We often do the same thing with other people. Parents do this with their children. Preachers do this with their congregations. They hammer them with the law over and over again. Don’t do this! Stop doing that! Do better! Try harder! The problem with this method is that we cannot do it. We can try as hard as want, but we will never be able to achieve the goodness, rather, the perfection, that the Law of God demands. We may stop for awhile or even for good, but it doesn’t mean that we have been changed. Outwardly, we may look cleaned up while our heart is still corrupt.
The Law does not and cannot reform the sinful nature. Rather it reveals our sinful nature. It exposes us as sinners, and it drives us to the Good News found in Jesus! Only the good news of Jesus’ death and resurrection for sinners can transform lives and give people (or foxes) the desire to do good. Only the Gospel can change your heart.
So preachers, preach the Law, but let the Gospel dominate. Don’t just stand up there and say, “Sinner, no sinning!” Preach the shed blood of Jesus which alone can cover their sinfulness. Connect the branches to the true Vine and see the good fruit which is naturally produced.
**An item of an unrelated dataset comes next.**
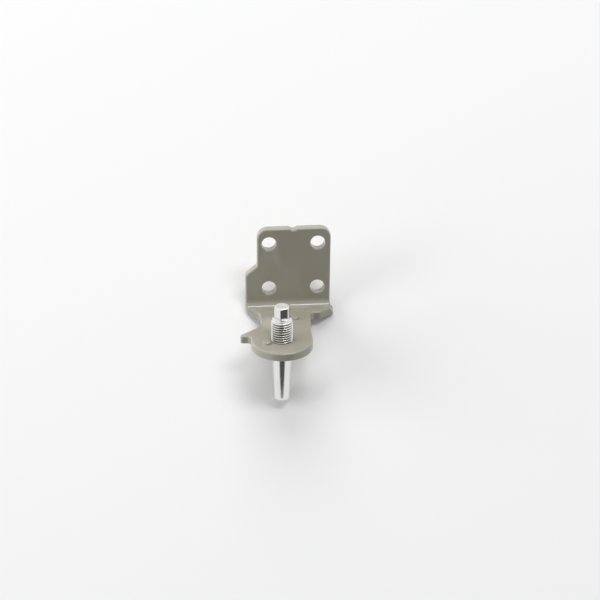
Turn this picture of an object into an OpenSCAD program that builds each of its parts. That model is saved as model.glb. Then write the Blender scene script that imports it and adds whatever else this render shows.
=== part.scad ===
// Fridge door hinge: a folded sheet-steel bracket and the adjustable hinge pin
// that screws through its tongue. Millimetres.
//
// Working axes while modelling: the pin's axis is X = Y = 0 and the tongue's
// top face is Z = 0, with the back plate standing on the +Y side. The finished
// model is then moved so that its origin is the centre of the four screw holes
// on the back plate's mounting face.

/* [Sheet] */
// Thickness of the steel sheet
sheet_thickness = 3; // [2:0.1:4]
// Inside radius of the fold
bend_inner_radius = 3.3; // [2.5:0.1:5]

/* [Back plate] */
// From the pin's axis to the plate's front face
pin_to_plate = 25.5; // [24:0.1:32]
// Height of the plate above the tongue's top face
plate_height = 31.6; // [30:0.1:40]
// From the pin's axis to the plate's right edge
plate_right = 20.2; // [18.5:0.1:24]
// From the pin's axis to the plate's left edge above the shoulder
plate_left_upper = 7.0; // [6.5:0.1:9.5]
// From the pin's axis to the plate's left edge below the shoulder
plate_left_lower = 11.3; // [10.8:0.1:14]
// Height of the shoulder's outer corner above the tongue
shoulder_height = 13.2; // [9:0.1:16]
// Rise of the sloping shoulder
shoulder_rise = 3.45; // [2.5:0.05:5]
// Radius of the shoulder's outer corner
shoulder_outer_radius = 2.5; // [0.5:0.1:3]
// Radius in the shoulder's inner corner
shoulder_inner_radius = 1.5; // [0.5:0.1:2.5]
// Radius of the two top corners
top_corner_radius = 4.0; // [2:0.1:5]
// Width of the shallow notch in the top edge
notch_width = 3.0; // [2:0.1:5]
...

Parents, tell your children when they have done something wrong but always speak to them a word of forgiveness. Your unconditional love and forgiveness reflects their heavenly Father’s unconditional love and forgiveness. Let God’s love and mercy transform their sinful, selfish nature.
And let us always remind each other of Paul’s words in Romans 8:1-2 There is therefore now no condemnation for those who are in Christ Jesus. For the law of the Spirit of life has set you free in Christ Jesus from the law of sin and death.
Thanks for coming on this journey with me! What was your favorite part?